• Given records:
* start *
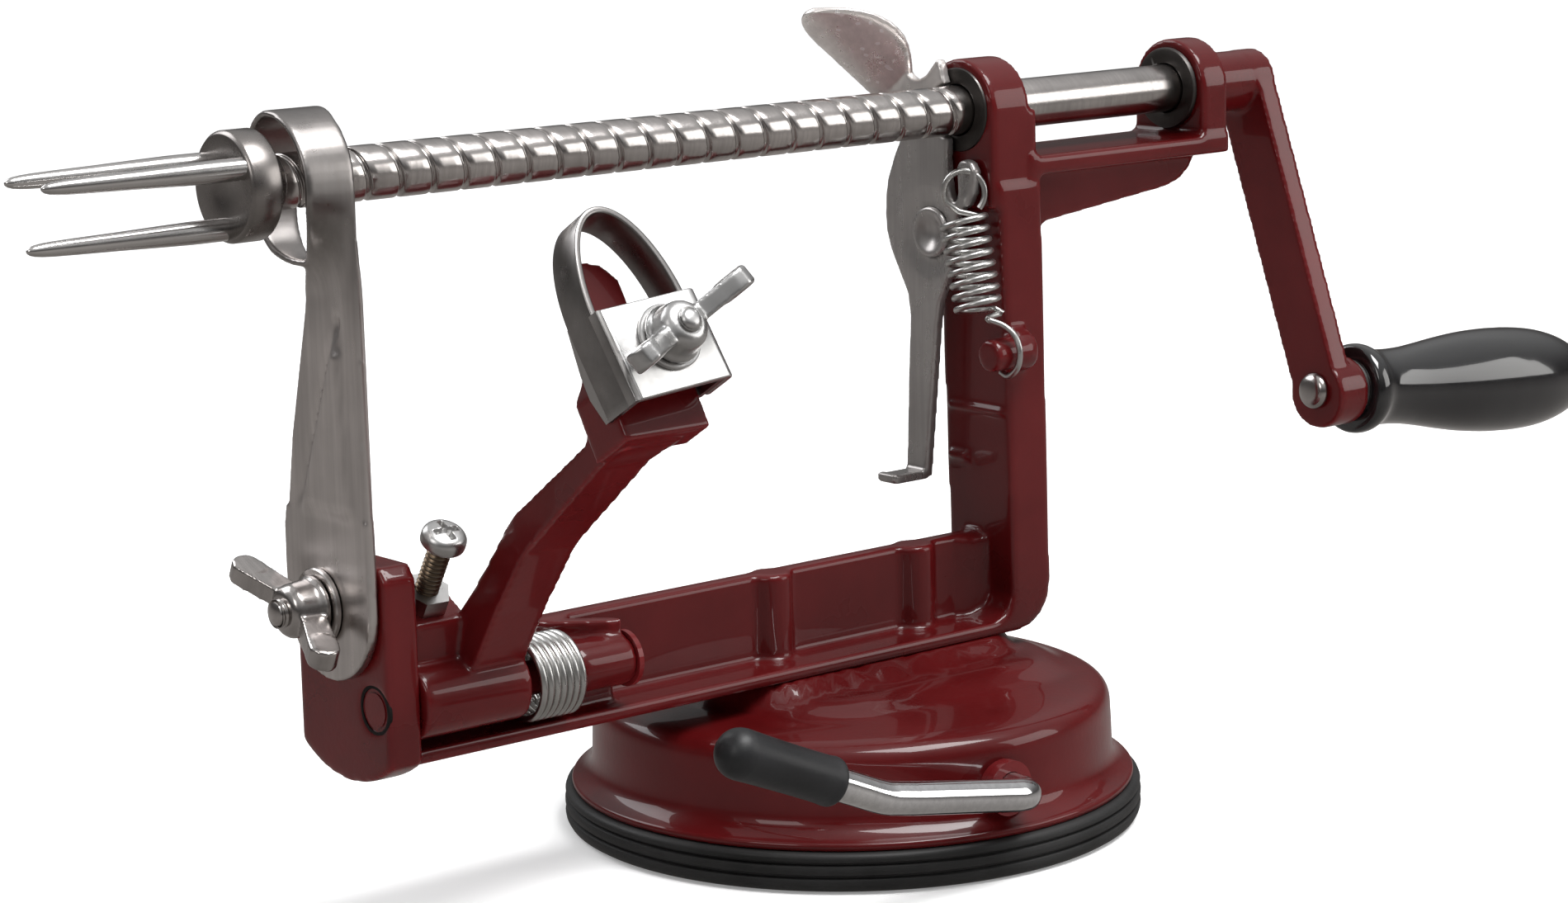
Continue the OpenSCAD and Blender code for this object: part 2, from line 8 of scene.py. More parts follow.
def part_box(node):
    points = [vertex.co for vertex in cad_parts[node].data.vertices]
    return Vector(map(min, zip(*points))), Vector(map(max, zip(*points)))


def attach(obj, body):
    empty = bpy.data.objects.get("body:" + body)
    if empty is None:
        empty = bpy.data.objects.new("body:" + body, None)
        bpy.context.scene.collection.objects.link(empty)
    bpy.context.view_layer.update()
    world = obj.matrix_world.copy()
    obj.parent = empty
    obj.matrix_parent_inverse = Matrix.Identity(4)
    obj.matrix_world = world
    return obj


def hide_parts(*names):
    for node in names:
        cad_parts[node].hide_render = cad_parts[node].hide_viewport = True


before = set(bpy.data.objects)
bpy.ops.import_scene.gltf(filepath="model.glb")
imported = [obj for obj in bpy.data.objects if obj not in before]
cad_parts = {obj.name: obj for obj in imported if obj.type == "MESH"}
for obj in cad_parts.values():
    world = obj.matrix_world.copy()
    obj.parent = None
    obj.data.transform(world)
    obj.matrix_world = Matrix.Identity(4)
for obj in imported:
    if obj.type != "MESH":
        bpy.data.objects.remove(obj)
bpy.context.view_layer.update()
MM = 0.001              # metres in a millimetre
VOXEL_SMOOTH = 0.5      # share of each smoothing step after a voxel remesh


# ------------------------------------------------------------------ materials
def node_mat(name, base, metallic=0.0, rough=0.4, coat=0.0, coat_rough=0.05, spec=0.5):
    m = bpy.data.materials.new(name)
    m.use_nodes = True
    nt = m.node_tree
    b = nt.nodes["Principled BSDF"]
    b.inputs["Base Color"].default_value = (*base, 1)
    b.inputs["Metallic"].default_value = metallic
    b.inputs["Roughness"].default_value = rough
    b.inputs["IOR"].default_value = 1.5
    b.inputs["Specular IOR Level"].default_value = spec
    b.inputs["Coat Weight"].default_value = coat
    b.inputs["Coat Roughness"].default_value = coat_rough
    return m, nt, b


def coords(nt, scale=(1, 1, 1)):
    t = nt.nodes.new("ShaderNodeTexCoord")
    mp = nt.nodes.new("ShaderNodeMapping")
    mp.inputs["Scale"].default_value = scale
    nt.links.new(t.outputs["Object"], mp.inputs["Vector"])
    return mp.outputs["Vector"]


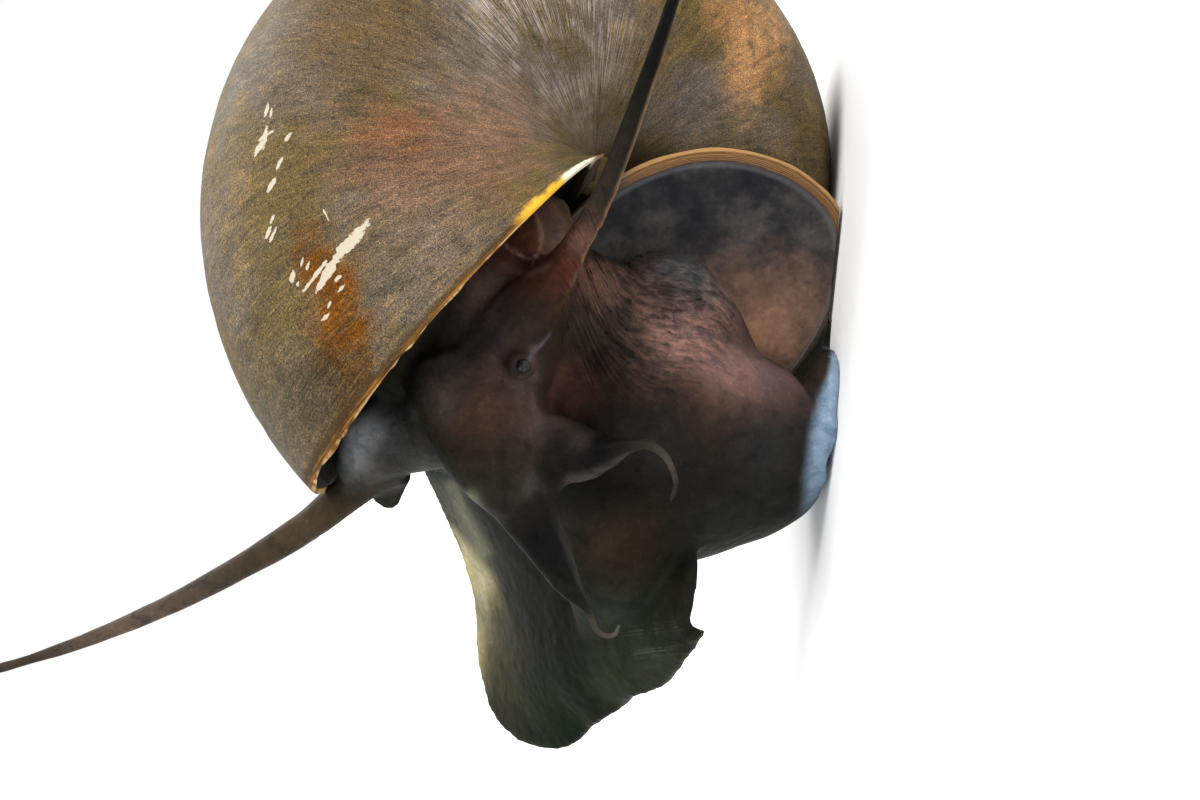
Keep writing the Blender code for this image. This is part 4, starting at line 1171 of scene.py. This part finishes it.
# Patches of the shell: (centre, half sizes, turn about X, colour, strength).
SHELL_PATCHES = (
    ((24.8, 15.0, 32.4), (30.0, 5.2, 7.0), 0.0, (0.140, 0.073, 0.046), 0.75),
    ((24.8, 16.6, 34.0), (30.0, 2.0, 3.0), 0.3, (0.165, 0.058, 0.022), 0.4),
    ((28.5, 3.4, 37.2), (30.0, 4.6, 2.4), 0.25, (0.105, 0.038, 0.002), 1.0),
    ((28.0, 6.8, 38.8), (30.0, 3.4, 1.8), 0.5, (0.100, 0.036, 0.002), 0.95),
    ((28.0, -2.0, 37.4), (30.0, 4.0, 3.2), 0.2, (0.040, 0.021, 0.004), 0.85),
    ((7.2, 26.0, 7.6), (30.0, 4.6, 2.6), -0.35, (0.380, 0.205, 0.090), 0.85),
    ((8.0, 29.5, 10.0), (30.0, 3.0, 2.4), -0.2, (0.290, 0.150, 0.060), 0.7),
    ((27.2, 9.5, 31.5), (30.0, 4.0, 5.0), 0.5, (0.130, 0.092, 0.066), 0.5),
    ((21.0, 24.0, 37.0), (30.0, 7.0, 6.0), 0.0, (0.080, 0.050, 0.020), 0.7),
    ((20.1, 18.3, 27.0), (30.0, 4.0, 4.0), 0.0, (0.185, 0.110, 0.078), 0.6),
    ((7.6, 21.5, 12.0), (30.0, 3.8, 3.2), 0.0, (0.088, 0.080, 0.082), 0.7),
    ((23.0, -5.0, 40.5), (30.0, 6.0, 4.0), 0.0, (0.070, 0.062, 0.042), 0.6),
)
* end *
• Brief: Exact reproduction is required: output the lines from the start of the entries above through the line with "bpy.data.objects.remove(obj)".

• Output for this exercise:
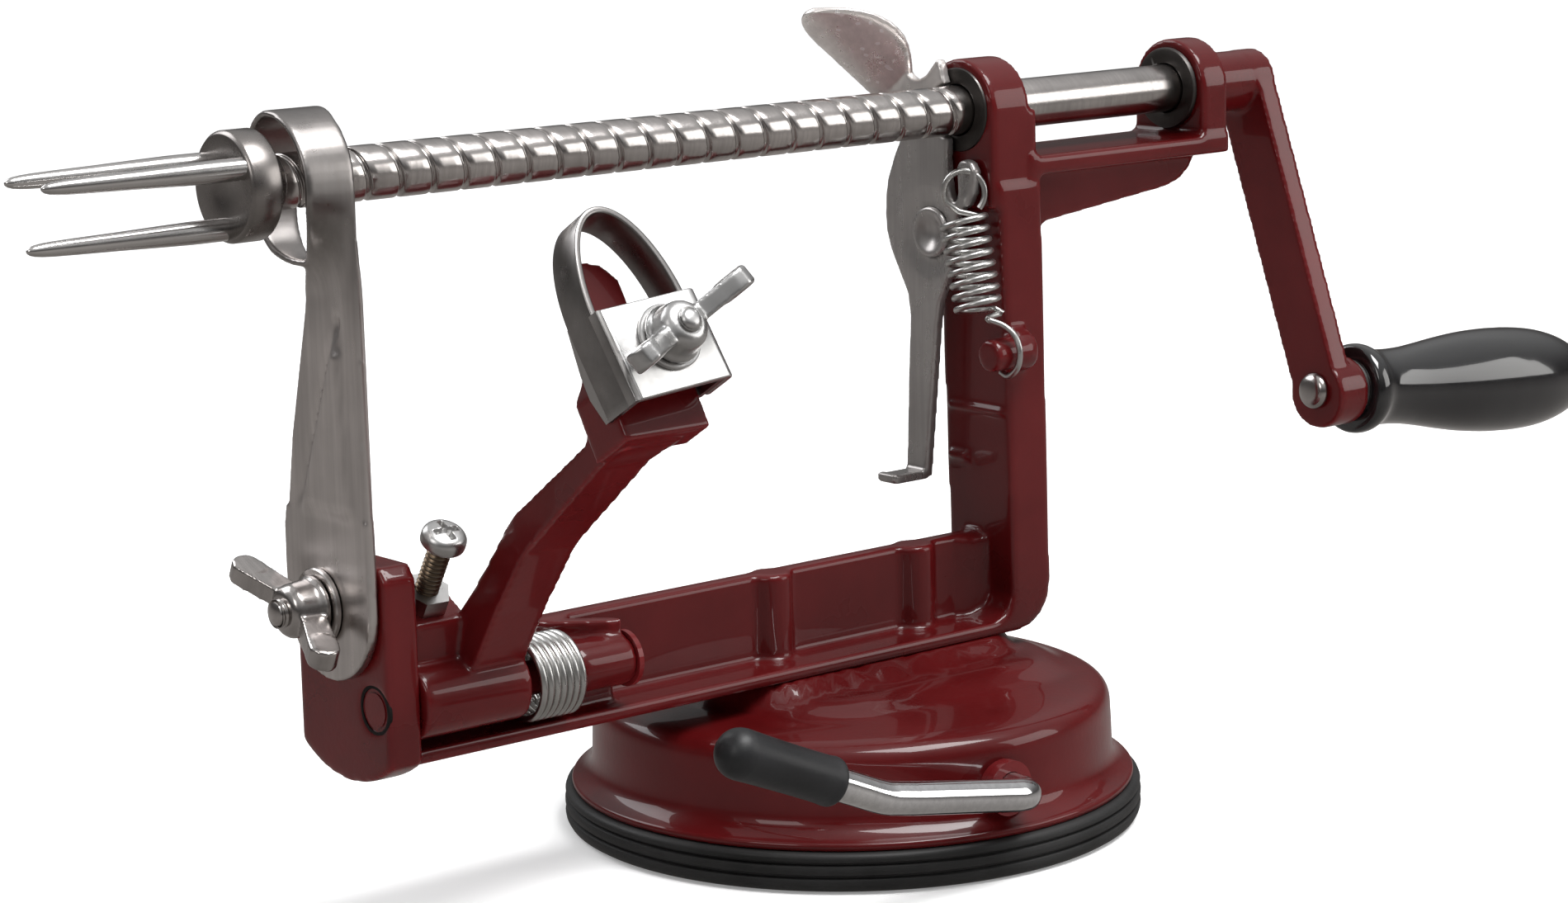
Continue the OpenSCAD and Blender code for this object: part 2, from line 8 of scene.py. More parts follow.
def part_box(node):
    points = [vertex.co for vertex in cad_parts[node].data.vertices]
    return Vector(map(min, zip(*points))), Vector(map(max, zip(*points)))


def attach(obj, body):
    empty = bpy.data.objects.get("body:" + body)
    if empty is None:
        empty = bpy.data.objects.new("body:" + body, None)
        bpy.context.scene.collection.objects.link(empty)
    bpy.context.view_layer.update()
    world = obj.matrix_world.copy()
    obj.parent = empty
    obj.matrix_parent_inverse = Matrix.Identity(4)
    obj.matrix_world = world
    return obj


def hide_parts(*names):
    for node in names:
        cad_parts[node].hide_render = cad_parts[node].hide_viewport = True


before = set(bpy.data.objects)
bpy.ops.import_scene.gltf(filepath="model.glb")
imported = [obj for obj in bpy.data.objects if obj not in before]
cad_parts = {obj.name: obj for obj in imported if obj.type == "MESH"}
for obj in cad_parts.values():
    world = obj.matrix_world.copy()
    obj.parent = None
    obj.data.transform(world)
    obj.matrix_world = Matrix.Identity(4)
for obj in imported:
    if obj.type != "MESH":
        bpy.data.objects.remove(obj)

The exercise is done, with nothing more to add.